Man Sentenced for Piloting Ship with Fraudulent License
A U.S. Coast Guard investigation has led to the sentencing of a man by the Department of Justice for piloting commercial ships on the Great Lakes with a fraudulent Coast Guard license.
Mark Anselm, 37, of Clayton, New York, was sentenced to seven years in prison by a U.S. District Judge on Monday after having pled guilty to six felony offenses.
Inspectors with Coast Guard Sector Buffalo, New York, initiated an investigation after Anselm grounded his vessel on June 19, 2012. Interviews revealed that Anselm presented himself as a licensed ship captain and was operating on a fraudulent merchant marine license that had been altered to include his name. Additionally, Anselm used the fraudulent license to gain employment at various marinas.
The case was referred to a criminal investigation resulting in Coast Guard Investigative Services conducting multiple interviews with industry members in upstate New York. These interviews, along with information released by the U.S. Attorney's Office, Northern District of New York, led CGIS to discover multiple victims of Anselm's scheme to defraud.
According to agents at CGIS Buffalo, Anselm used his fraudulent license to solicit maritime construction contracts, collecting nearly $300,000 in down payments, but never fulfilled contractual obligations to complete the work.
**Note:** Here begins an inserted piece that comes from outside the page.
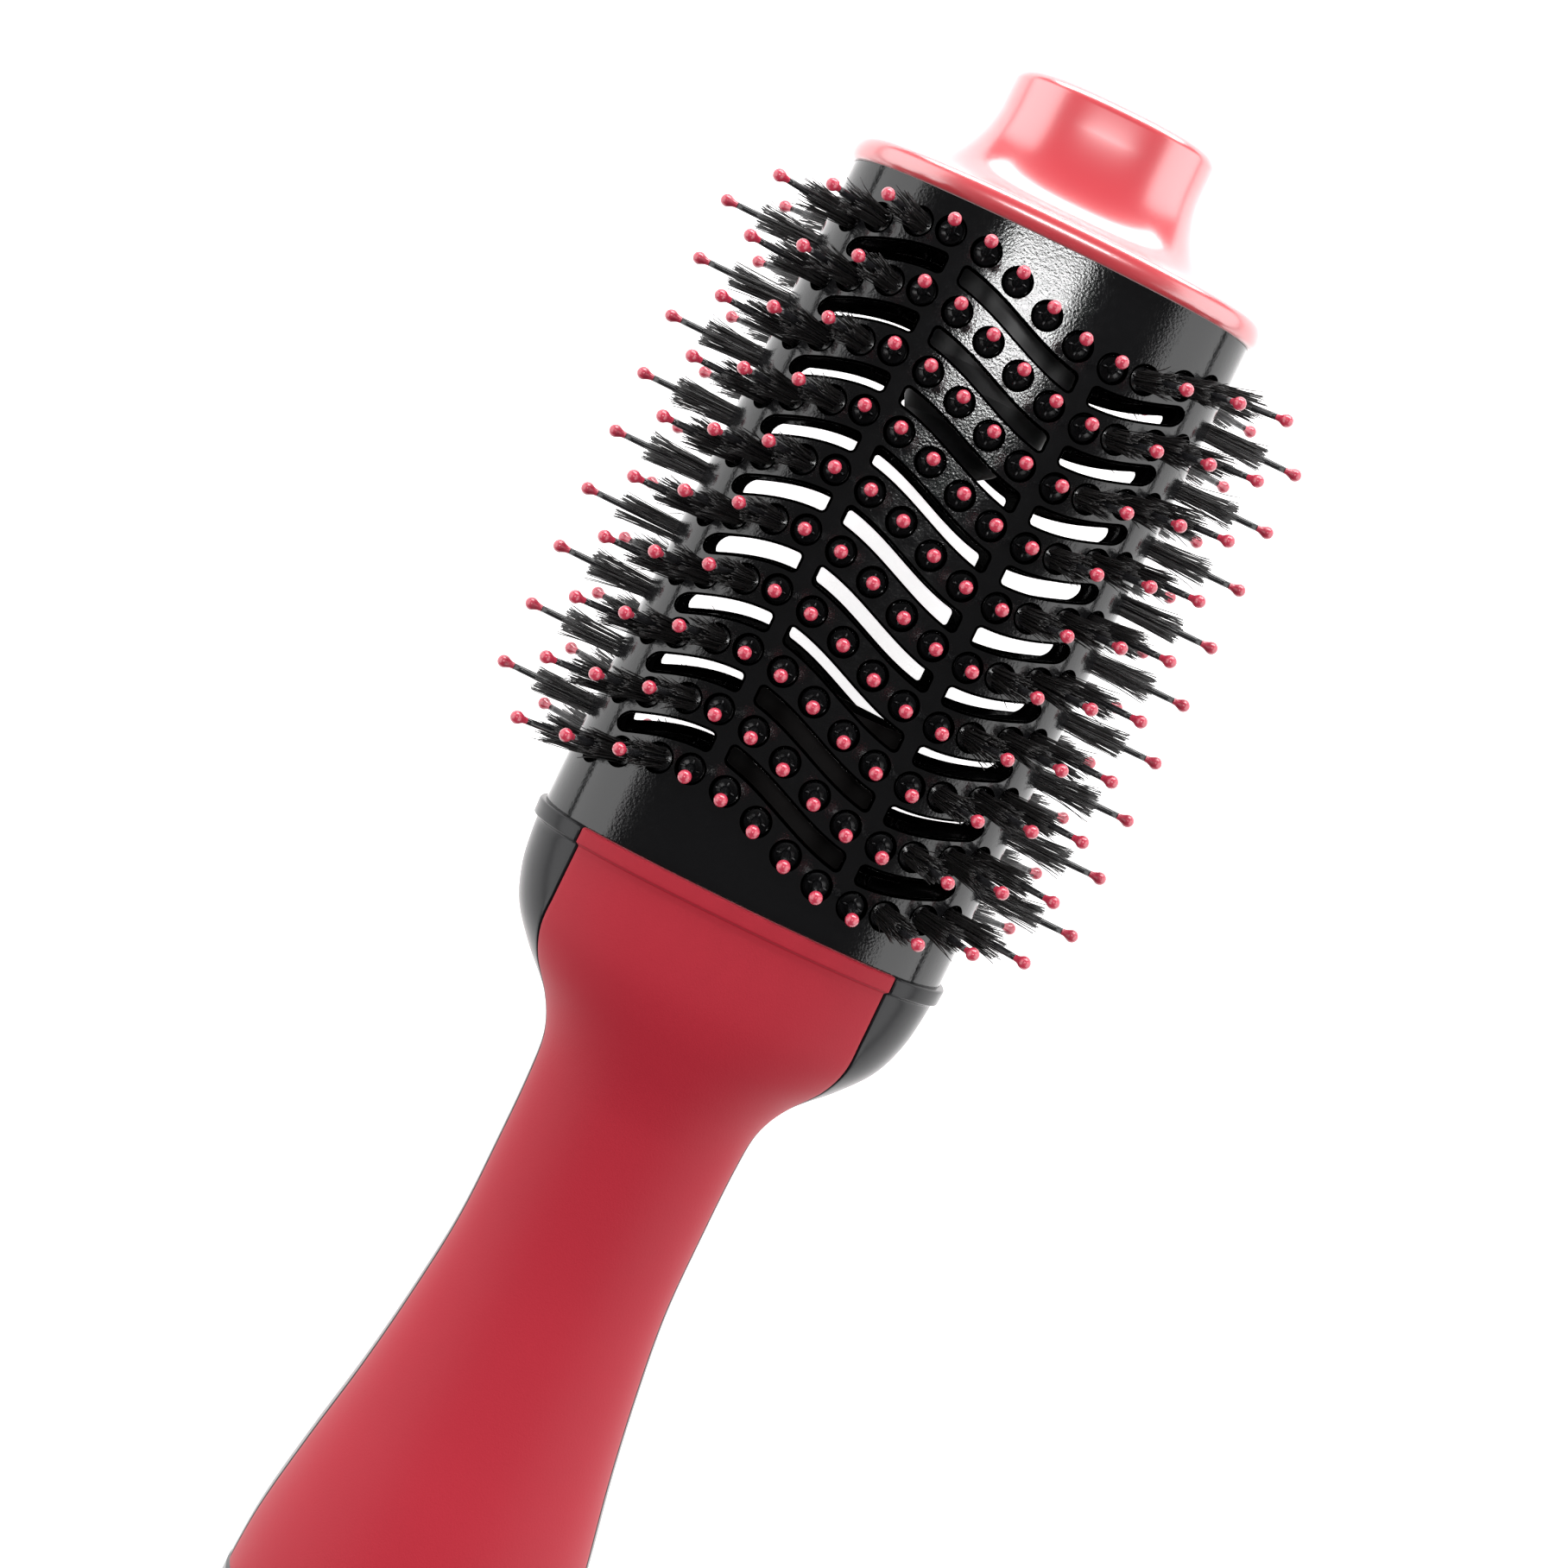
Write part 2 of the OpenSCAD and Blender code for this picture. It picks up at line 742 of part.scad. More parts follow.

"The Coast Guard enforces mariner credentialing laws to ensure the safety of the public and the marine transportation system," said Cmdr. David Webb of the Coast Guard 9th District's Inspections and Investigations Branch. "Those standards are in place to ensure vessel operators are trained and competent in navigation safety. We are pleased with this ruling, which takes a fraudulent mariner off of the water."